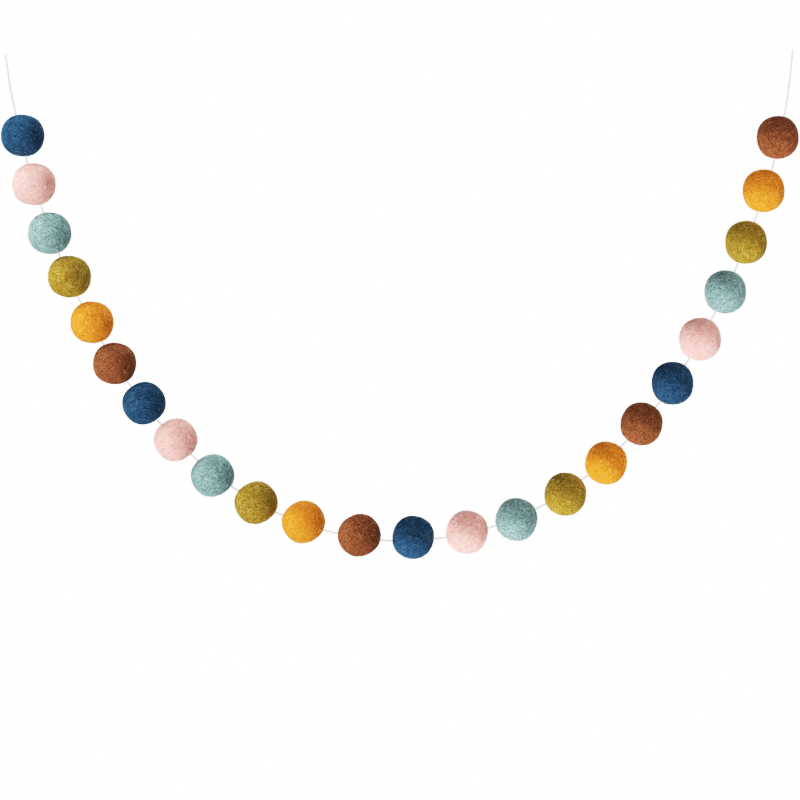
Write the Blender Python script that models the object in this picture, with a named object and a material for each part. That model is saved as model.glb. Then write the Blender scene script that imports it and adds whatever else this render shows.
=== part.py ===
"""Felt ball garland: wool balls threaded on one cotton string, hung in a deep curve by its two ends.

Metres, +Z up. The left end of the string is the origin. The garland hangs in the XZ plane and
its front faces -Y.
"""

import math
from collections import namedtuple

import bmesh
import bpy
from mathutils import Vector, noise

MM = 0.001

# Felted wool ball. Wet felting leaves it round but for the two ends of its bore, where the
# needle and the string have drawn the wool in, and a few shallow lumps.
BALL_DIAMETER = 25.0 * MM
DRAWN_IN = 0.045
DRAWN_IN_ANGLE = math.radians(20)
LUMP_HEIGHT = 0.012
LUMPS_PER_RADIUS = 1.3
BALL_SEGMENTS = 20
BALL_RINGS = 12

# Cotton string, and the bore that clears it in every ball.
STRING_DIAMETER = 1.2 * MM
BORE_CLEARANCE = 0.3 * MM
STRING_POINTS = 80
CURVE_STEPS = 24
TUBE_RESOLUTION = 2

# One colour after the other, again and again from the left end.
BALL_COLOURS = {
    "blue": "#27496B",
    "pink": "#E6C0B6",
    "teal": "#8BAAAA",
    "olive": "#A6872D",
    "yellow": "#DC9729",
    "brown": "#8C502F",
}
STRING_COLOUR = "#E4E3E0"

# The string's route, in millimetres from its left end: the bare tail down to the first ball,
# the middle of each gap between two balls, and the bare tail up to the right end.
RoutePoint = namedtuple("RoutePoint", "across up")
STRING_ROUTE = [
    RoutePoint(0.0, 0.0),
    RoutePoint(2.5, -17.5),
    RoutePoint(5.5, -32.5),
    RoutePoint(12.5, -62.0),
    RoutePoint(21.5, -90.5),
    RoutePoint(31.5, -117.5),
    RoutePoint(43.5, -144.0),
    RoutePoint(57.0, -169.0),
    RoutePoint(72.5, -193.0),
    RoutePoint(90.0, -215.5),
    RoutePoint(110.5, -236.0),
    RoutePoint(134.5, -254.5),
    RoutePoint(161.0, -269.5),
    RoutePoint(191.0, -280.0),
    RoutePoint(223.5, -285.0),
    RoutePoint(255.5, -283.5),
    RoutePoint(285.5, -277.0),
    RoutePoint(314.0, -265.0),
    RoutePoint(340.0, -248.0),
    RoutePoint(363.0, -228.0),
    RoutePoint(383.0, -205.0),
    RoutePoint(400.0, -180.0),
    RoutePoint(415.5, -153.0),
    RoutePoint(429.0, -124.5),
    RoutePoint(440.5, -95.0),
    RoutePoint(450.5, -64.5),
    RoutePoint(457.5, -33.0),
    RoutePoint(460.0, -16.5),
    RoutePoint(462.0, 3.0),
]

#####

▸ **DO THIS**: Your task is to output all of the data above word for word.

▸ **ANSWER TO THE PROBLEM**:
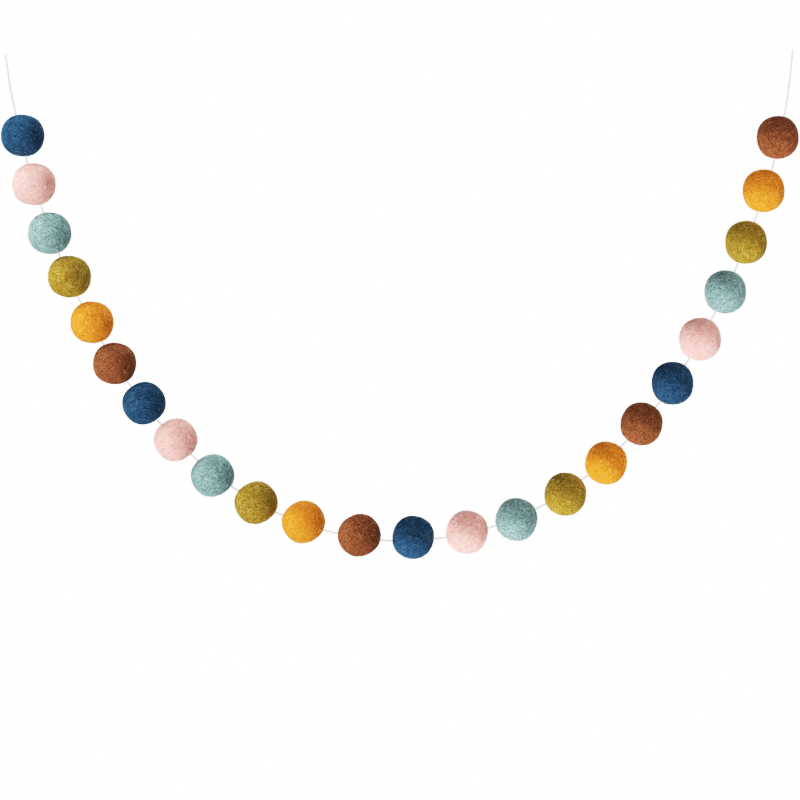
Write the Blender Python script that models the object in this picture, with a named object and a material for each part. That model is saved as model.glb. Then write the Blender scene script that imports it and adds whatever else this render shows.
=== part.py ===
"""Felt ball garland: wool balls threaded on one cotton string, hung in a deep curve by its two ends.

Metres, +Z up. The left end of the string is the origin. The garland hangs in the XZ plane and
its front faces -Y.
"""

import math
from collections import namedtuple

import bmesh
import bpy
from mathutils import Vector, noise

MM = 0.001

# Felted wool ball. Wet felting leaves it round but for the two ends of its bore, where the
# needle and the string have drawn the wool in, and a few shallow lumps.
BALL_DIAMETER = 25.0 * MM
DRAWN_IN = 0.045
DRAWN_IN_ANGLE = math.radians(20)
LUMP_HEIGHT = 0.012
LUMPS_PER_RADIUS = 1.3
BALL_SEGMENTS = 20
BALL_RINGS = 12

# Cotton string, and the bore that clears it in every ball.
STRING_DIAMETER = 1.2 * MM
BORE_CLEARANCE = 0.3 * MM
STRING_POINTS = 80
CURVE_STEPS = 24
TUBE_RESOLUTION = 2

# One colour after the other, again and again from the left end.
BALL_COLOURS = {
    "blue": "#27496B",
    "pink": "#E6C0B6",
    "teal": "#8BAAAA",
    "olive": "#A6872D",
    "yellow": "#DC9729",
    "brown": "#8C502F",
}
STRING_COLOUR = "#E4E3E0"

# The string's route, in millimetres from its left end: the bare tail down to the first ball,
# the middle of each gap between two balls, and the bare tail up to the right end.
RoutePoint = namedtuple("RoutePoint", "across up")
STRING_ROUTE = [
    RoutePoint(0.0, 0.0),
    RoutePoint(2.5, -17.5),
    RoutePoint(5.5, -32.5),
    RoutePoint(12.5, -62.0),
    RoutePoint(21.5, -90.5),
    RoutePoint(31.5, -117.5),
    RoutePoint(43.5, -144.0),
    RoutePoint(57.0, -169.0),
    RoutePoint(72.5, -193.0),
    RoutePoint(90.0, -215.5),
    RoutePoint(110.5, -236.0),
    RoutePoint(134.5, -254.5),
    RoutePoint(161.0, -269.5),
    RoutePoint(191.0, -280.0),
    RoutePoint(223.5, -285.0),
    RoutePoint(255.5, -283.5),
    RoutePoint(285.5, -277.0),
    RoutePoint(314.0, -265.0),
    RoutePoint(340.0, -248.0),
    RoutePoint(363.0, -228.0),
    RoutePoint(383.0, -205.0),
    RoutePoint(400.0, -180.0),
    RoutePoint(415.5, -153.0),
    RoutePoint(429.0, -124.5),
    RoutePoint(440.5, -95.0),
    RoutePoint(450.5, -64.5),
    RoutePoint(457.5, -33.0),
    RoutePoint(460.0, -16.5),
    RoutePoint(462.0, 3.0),
]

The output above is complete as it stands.